Findlaw columnist Barton Aronson has a thoughtful article here, which is hard to disagree with.
In Conant v. Walters, the Ninth Circuit barred the government from prosecuting doctors who merely inform patients about the benefits of medical marijuana. The Justice Department is appealing that ruling to the Supreme Court.
Aronson poses a question and then answers it for us:
Why the medical marijuana gag rule violates the First Amendment
Conant does not involve doctors who prescribed marijuana. It doesn't involve doctors who grew it or gave it away. At issue is simply the right of doctors to say -- and patients to hear -- something nice about the medical use of cannabis.
While the First Amendment looks askance at most restrictions on speech, this particular regulation is a three-time loser -- a viewpoint based restriction on professional speech implicating a matter of intense public interest.

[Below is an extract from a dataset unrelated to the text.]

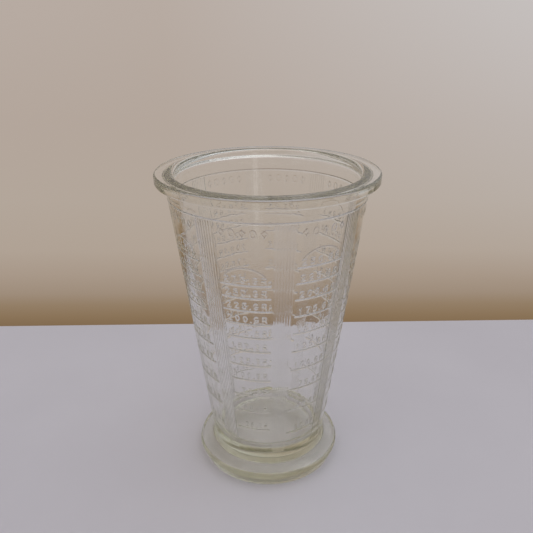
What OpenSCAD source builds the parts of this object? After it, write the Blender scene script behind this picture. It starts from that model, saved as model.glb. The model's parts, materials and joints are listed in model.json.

The law is a viewpoint-based restriction because it punishes only doctors who recommend medical marijuana -- that is, who tell patients marijuana might be good for them. It does not punish doctors who disparage marijuana as a course of treatment.
But the government is not supposed to tell us what to think, which is why the law is so hostile to restrictions on speech keyed to the viewpoint expressed by the speaker. In a marketplace of ideas, such restrictions are the equivalent of price controls. The government isn't supposed to set the value attached to ideas, though; that's our job, and under the First Amendment, our right.
I think that Aronson's analysis is correct, and that the Supreme Court would have a difficult time ruling otherwise.